What is asked: Starting at the line with "massage_bar();" and stopping at the line with "points = [vertex.co", repeat each line exactly. Include both and omit the rest.

Provided data:
· · ·
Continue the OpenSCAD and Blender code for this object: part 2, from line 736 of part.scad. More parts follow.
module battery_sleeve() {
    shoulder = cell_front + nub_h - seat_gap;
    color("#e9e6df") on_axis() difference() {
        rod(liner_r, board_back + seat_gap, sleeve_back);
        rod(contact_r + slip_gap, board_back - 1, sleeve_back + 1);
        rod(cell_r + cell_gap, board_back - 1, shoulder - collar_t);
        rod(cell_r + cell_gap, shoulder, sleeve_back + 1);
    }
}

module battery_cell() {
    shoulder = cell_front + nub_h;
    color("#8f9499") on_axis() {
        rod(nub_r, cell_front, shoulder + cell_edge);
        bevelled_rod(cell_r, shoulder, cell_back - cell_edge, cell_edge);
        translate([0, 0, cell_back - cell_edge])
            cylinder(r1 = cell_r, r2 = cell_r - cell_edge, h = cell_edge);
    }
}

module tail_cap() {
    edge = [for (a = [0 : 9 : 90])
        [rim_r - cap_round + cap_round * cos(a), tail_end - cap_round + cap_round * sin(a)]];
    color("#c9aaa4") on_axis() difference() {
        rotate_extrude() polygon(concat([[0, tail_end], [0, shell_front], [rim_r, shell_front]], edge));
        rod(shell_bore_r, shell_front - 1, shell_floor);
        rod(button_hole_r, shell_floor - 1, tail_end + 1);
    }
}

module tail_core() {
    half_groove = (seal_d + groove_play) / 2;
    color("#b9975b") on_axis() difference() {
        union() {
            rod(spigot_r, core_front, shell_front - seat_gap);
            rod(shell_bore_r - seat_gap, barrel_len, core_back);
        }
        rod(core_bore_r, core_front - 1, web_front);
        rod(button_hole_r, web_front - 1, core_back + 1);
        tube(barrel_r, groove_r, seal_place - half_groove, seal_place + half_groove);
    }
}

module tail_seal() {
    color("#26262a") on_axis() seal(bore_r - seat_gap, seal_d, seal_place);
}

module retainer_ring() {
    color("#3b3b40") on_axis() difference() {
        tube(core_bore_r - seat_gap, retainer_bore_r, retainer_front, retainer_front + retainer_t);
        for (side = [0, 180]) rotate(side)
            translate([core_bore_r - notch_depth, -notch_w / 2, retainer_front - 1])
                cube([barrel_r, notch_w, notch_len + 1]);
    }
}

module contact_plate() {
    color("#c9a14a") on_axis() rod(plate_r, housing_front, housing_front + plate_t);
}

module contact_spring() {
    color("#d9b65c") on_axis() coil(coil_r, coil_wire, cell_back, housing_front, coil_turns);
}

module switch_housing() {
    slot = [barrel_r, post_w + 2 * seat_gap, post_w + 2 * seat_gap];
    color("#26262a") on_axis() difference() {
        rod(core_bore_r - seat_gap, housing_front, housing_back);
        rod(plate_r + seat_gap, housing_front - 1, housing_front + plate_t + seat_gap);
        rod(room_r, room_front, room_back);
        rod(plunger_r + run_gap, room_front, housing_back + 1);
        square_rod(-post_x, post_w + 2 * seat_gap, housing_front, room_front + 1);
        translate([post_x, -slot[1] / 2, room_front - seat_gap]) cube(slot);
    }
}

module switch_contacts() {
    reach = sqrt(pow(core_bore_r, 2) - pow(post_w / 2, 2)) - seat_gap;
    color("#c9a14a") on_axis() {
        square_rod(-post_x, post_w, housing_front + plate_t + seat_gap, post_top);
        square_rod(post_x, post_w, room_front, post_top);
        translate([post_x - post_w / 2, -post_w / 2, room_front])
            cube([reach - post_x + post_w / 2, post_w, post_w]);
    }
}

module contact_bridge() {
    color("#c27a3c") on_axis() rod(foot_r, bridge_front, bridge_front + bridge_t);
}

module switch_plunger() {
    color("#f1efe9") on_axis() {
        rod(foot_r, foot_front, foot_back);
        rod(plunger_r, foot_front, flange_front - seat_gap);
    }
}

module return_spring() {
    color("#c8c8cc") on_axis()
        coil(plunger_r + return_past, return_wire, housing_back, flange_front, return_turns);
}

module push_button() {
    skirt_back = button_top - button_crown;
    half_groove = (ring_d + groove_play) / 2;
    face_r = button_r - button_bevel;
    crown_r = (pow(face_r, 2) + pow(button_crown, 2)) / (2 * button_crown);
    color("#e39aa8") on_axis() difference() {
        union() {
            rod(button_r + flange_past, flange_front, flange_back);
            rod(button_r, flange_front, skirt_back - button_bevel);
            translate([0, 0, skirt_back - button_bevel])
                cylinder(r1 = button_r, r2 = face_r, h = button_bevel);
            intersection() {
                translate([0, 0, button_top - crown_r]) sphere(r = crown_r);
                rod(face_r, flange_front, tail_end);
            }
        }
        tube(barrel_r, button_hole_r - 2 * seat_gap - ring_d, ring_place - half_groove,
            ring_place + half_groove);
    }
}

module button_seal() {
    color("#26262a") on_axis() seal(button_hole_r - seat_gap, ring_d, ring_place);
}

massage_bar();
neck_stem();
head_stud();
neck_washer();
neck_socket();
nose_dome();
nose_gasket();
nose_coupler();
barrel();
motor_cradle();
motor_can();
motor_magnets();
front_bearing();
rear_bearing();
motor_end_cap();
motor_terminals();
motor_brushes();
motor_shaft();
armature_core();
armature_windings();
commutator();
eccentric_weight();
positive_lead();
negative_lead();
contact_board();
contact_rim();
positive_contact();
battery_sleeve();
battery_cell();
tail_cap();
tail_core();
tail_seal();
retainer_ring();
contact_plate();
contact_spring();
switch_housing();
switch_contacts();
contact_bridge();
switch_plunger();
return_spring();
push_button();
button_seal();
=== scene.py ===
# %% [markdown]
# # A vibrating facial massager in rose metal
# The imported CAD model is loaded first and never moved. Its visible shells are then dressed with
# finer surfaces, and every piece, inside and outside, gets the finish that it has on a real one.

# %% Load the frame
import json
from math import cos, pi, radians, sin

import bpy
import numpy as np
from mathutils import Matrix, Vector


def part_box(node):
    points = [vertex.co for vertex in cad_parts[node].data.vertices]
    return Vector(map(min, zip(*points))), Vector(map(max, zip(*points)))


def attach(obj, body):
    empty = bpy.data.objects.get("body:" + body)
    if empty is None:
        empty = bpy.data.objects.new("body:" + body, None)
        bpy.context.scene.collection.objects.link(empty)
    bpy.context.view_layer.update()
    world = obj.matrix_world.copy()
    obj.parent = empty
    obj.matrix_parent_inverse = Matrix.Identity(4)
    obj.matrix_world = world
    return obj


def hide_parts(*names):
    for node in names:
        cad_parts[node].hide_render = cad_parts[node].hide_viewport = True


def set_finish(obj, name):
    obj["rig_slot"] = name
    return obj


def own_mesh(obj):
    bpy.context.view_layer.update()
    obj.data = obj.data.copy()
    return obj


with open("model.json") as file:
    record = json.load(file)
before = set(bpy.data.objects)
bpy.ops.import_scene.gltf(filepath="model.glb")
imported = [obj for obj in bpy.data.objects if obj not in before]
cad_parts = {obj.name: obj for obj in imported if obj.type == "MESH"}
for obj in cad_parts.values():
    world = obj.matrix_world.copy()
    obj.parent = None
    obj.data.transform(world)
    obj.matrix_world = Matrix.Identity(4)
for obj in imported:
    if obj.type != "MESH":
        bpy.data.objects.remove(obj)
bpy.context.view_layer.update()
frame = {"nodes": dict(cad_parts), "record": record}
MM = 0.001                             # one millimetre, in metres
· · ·
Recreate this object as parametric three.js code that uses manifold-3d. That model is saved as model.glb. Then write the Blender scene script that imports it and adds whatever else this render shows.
· · ·
Written solution:
massage_bar();
neck_stem();
head_stud();
neck_washer();
neck_socket();
nose_dome();
nose_gasket();
nose_coupler();
barrel();
motor_cradle();
motor_can();
motor_magnets();
front_bearing();
rear_bearing();
motor_end_cap();
motor_terminals();
motor_brushes();
motor_shaft();
armature_core();
armature_windings();
commutator();
eccentric_weight();
positive_lead();
negative_lead();
contact_board();
contact_rim();
positive_contact();
battery_sleeve();
battery_cell();
tail_cap();
tail_core();
tail_seal();
retainer_ring();
contact_plate();
contact_spring();
switch_housing();
switch_contacts();
contact_bridge();
switch_plunger();
return_spring();
push_button();
button_seal();
=== scene.py ===
# %% [markdown]
# # A vibrating facial massager in rose metal
# The imported CAD model is loaded first and never moved. Its visible shells are then dressed with
# finer surfaces, and every piece, inside and outside, gets the finish that it has on a real one.

# %% Load the frame
import json
from math import cos, pi, radians, sin

import bpy
import numpy as np
from mathutils import Matrix, Vector


def part_box(node):
    points = [vertex.co for vertex in cad_parts[node].data.vertices]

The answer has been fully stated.